**Your goal:** What is to be transcribed is the run of lines opening with the one that has "front = fronts[1]" and closing with the one that has "cad_parts[node].hide_render = cad_parts[node].hide_viewport", and only that run, exactly.

Entries taken from a collection
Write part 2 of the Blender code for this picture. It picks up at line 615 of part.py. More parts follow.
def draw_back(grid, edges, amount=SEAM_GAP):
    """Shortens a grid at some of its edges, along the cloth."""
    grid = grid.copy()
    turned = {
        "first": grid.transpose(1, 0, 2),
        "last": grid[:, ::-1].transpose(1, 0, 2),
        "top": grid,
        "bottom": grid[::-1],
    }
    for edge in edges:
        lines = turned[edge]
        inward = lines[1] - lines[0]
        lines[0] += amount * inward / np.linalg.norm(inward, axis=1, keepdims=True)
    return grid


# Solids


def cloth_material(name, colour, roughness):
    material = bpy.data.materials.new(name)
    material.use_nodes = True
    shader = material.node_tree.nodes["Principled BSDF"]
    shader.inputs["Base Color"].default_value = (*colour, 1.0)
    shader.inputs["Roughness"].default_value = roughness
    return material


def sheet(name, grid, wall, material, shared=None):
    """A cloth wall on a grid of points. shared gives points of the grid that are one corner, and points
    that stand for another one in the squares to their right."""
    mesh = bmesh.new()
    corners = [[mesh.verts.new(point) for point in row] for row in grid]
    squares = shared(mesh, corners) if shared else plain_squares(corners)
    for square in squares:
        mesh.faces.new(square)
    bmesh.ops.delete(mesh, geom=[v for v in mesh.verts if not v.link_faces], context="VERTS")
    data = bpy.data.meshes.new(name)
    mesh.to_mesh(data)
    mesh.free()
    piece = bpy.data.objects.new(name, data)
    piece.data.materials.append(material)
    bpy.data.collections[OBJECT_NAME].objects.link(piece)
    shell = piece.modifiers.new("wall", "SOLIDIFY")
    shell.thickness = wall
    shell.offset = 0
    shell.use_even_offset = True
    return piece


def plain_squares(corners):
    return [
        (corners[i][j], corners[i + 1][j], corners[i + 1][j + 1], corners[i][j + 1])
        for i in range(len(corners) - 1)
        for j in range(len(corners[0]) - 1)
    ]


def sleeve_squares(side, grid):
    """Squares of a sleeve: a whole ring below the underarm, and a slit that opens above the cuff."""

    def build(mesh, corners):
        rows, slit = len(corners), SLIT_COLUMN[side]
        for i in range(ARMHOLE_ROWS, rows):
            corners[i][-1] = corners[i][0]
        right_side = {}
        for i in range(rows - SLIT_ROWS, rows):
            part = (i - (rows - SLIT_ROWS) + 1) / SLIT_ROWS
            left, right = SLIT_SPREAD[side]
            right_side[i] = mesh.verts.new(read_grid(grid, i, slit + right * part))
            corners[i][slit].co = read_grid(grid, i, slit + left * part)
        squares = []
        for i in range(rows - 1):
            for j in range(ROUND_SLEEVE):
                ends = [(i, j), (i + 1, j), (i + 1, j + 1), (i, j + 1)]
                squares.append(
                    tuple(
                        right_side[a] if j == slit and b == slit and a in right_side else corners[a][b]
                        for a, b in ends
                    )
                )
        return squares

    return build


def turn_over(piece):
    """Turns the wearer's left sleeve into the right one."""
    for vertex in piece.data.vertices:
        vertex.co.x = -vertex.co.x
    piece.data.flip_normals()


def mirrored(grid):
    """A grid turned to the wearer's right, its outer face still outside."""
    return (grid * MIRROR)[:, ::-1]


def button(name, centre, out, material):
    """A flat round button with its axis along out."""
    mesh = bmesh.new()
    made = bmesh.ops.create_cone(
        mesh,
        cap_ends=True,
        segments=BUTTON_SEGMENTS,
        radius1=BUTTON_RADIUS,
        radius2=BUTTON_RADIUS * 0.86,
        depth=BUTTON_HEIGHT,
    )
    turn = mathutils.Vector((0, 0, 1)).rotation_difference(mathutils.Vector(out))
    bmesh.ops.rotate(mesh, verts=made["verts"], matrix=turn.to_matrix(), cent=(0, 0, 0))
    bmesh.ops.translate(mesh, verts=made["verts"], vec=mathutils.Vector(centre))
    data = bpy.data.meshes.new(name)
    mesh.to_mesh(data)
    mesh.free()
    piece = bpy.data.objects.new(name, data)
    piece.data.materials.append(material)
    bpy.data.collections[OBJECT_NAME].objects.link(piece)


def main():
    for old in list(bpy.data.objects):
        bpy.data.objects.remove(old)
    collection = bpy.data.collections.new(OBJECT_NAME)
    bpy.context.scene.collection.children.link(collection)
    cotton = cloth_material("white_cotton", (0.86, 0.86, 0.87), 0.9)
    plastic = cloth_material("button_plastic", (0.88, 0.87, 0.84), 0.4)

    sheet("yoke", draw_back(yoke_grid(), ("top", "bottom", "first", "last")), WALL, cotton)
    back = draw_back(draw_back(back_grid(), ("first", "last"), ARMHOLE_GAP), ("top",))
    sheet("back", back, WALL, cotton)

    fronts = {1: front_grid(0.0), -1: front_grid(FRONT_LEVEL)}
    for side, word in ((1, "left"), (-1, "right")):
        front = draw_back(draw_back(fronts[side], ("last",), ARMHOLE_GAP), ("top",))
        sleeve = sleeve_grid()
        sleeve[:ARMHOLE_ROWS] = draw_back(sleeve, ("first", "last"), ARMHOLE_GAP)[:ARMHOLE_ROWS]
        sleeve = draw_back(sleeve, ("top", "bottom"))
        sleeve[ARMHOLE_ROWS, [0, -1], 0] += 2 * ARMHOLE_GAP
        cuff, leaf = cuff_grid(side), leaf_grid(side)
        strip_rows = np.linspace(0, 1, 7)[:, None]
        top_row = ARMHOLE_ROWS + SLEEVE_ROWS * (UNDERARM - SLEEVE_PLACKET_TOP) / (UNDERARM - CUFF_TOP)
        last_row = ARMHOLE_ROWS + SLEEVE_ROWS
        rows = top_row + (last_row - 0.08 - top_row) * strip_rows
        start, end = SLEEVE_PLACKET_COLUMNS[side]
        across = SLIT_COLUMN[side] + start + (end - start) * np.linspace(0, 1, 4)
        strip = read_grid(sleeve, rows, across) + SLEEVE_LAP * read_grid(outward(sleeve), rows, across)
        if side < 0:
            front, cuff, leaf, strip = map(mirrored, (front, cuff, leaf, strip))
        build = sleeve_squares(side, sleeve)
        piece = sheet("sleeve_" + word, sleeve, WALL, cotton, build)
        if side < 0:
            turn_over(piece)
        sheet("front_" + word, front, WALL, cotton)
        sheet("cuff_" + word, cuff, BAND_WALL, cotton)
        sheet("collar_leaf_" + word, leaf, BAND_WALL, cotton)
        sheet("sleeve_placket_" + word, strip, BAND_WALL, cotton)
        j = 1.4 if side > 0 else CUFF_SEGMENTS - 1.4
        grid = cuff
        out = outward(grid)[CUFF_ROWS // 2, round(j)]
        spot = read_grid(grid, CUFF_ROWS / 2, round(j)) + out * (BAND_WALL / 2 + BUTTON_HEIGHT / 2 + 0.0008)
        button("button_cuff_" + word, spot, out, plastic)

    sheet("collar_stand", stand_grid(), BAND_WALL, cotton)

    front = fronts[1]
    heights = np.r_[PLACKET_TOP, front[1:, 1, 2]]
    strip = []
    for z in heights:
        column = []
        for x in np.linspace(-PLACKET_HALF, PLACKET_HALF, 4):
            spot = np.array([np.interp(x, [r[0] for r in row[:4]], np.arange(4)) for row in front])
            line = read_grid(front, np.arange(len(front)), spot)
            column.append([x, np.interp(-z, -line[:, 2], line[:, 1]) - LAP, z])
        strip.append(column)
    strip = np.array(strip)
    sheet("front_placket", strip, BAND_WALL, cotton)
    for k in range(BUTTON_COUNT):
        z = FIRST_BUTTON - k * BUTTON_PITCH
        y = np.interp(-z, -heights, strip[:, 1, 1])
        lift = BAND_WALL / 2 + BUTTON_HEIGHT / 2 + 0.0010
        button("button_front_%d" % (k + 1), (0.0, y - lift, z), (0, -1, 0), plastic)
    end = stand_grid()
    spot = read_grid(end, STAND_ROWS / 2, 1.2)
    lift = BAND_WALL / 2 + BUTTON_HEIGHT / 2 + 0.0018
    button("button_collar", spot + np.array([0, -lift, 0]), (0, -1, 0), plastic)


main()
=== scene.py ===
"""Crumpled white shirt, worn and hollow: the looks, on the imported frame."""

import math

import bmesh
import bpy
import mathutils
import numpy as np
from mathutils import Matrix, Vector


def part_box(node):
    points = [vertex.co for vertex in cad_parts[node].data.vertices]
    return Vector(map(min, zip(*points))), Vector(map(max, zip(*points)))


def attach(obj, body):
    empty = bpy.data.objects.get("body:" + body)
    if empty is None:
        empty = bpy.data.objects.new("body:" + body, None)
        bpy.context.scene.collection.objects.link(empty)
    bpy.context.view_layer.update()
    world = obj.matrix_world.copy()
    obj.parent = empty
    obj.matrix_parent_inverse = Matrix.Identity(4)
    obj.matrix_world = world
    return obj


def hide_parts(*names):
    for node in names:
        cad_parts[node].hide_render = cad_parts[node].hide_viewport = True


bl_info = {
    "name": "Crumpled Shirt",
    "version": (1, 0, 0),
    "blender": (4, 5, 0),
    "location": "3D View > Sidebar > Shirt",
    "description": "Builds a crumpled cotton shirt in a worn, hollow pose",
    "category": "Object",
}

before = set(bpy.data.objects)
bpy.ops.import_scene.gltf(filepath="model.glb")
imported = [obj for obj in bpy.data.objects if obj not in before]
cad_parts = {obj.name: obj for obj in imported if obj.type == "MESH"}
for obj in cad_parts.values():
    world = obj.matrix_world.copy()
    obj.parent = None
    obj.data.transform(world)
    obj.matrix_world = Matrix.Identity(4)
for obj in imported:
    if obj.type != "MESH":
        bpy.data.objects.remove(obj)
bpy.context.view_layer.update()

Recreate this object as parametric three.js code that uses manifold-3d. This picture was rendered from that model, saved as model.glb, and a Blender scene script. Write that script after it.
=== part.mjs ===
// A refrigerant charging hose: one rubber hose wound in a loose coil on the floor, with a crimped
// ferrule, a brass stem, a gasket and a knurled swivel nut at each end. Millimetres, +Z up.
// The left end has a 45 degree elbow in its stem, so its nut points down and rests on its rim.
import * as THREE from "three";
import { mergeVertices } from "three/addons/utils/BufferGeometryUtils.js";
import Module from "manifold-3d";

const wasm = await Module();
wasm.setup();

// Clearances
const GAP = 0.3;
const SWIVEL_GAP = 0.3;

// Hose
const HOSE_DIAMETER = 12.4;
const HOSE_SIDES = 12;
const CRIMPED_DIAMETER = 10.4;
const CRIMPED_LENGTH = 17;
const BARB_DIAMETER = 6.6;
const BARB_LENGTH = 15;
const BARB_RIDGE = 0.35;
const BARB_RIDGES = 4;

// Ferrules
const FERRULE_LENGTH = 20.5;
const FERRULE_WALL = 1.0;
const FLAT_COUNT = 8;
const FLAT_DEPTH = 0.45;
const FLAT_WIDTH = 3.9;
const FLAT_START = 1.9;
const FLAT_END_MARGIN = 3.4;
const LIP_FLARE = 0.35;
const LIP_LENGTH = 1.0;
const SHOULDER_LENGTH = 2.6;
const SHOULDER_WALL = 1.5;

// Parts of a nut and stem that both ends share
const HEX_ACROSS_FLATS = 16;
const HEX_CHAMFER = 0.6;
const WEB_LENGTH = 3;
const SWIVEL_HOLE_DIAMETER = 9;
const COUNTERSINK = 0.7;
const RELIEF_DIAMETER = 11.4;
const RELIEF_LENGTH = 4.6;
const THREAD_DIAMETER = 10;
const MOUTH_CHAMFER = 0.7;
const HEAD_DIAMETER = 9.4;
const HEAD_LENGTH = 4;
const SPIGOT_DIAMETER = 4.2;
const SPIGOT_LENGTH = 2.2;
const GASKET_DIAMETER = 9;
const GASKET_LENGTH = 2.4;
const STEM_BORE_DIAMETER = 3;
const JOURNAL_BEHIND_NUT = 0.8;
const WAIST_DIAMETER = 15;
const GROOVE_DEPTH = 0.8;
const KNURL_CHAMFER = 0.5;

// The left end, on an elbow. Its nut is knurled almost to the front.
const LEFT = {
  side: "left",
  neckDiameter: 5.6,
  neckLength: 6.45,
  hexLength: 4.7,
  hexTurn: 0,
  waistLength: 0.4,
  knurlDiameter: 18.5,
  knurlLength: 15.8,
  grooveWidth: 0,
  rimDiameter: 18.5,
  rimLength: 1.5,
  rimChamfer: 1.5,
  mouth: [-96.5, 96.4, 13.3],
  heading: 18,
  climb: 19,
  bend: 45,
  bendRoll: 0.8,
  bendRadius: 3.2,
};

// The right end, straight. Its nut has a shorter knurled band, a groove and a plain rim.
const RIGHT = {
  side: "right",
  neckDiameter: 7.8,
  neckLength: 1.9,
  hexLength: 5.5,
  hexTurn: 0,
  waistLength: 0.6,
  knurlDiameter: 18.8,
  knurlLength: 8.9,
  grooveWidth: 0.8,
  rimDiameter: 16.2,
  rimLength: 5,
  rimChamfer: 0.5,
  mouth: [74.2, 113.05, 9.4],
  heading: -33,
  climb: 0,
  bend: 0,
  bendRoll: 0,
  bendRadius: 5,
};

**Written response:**
    front = fronts[1]
    heights = np.r_[PLACKET_TOP, front[1:, 1, 2]]
    strip = []
    for z in heights:
        column = []
        for x in np.linspace(-PLACKET_HALF, PLACKET_HALF, 4):
            spot = np.array([np.interp(x, [r[0] for r in row[:4]], np.arange(4)) for row in front])
            line = read_grid(front, np.arange(len(front)), spot)
            column.append([x, np.interp(-z, -line[:, 2], line[:, 1]) - LAP, z])
        strip.append(column)
    strip = np.array(strip)
    sheet("front_placket", strip, BAND_WALL, cotton)
    for k in range(BUTTON_COUNT):
        z = FIRST_BUTTON - k * BUTTON_PITCH
        y = np.interp(-z, -heights, strip[:, 1, 1])
        lift = BAND_WALL / 2 + BUTTON_HEIGHT / 2 + 0.0010
        button("button_front_%d" % (k + 1), (0.0, y - lift, z), (0, -1, 0), plastic)
    end = stand_grid()
    spot = read_grid(end, STAND_ROWS / 2, 1.2)
    lift = BAND_WALL / 2 + BUTTON_HEIGHT / 2 + 0.0018
    button("button_collar", spot + np.array([0, -lift, 0]), (0, -1, 0), plastic)


main()
=== scene.py ===
"""Crumpled white shirt, worn and hollow: the looks, on the imported frame."""

import math

import bmesh
import bpy
import mathutils
import numpy as np
from mathutils import Matrix, Vector


def part_box(node):
    points = [vertex.co for vertex in cad_parts[node].data.vertices]
    return Vector(map(min, zip(*points))), Vector(map(max, zip(*points)))


def attach(obj, body):
    empty = bpy.data.objects.get("body:" + body)
    if empty is None:
        empty = bpy.data.objects.new("body:" + body, None)
        bpy.context.scene.collection.objects.link(empty)
    bpy.context.view_layer.update()
    world = obj.matrix_world.copy()
    obj.parent = empty
    obj.matrix_parent_inverse = Matrix.Identity(4)
    obj.matrix_world = world
    return obj


def hide_parts(*names):
    for node in names:
        cad_parts[node].hide_render = cad_parts[node].hide_viewport = True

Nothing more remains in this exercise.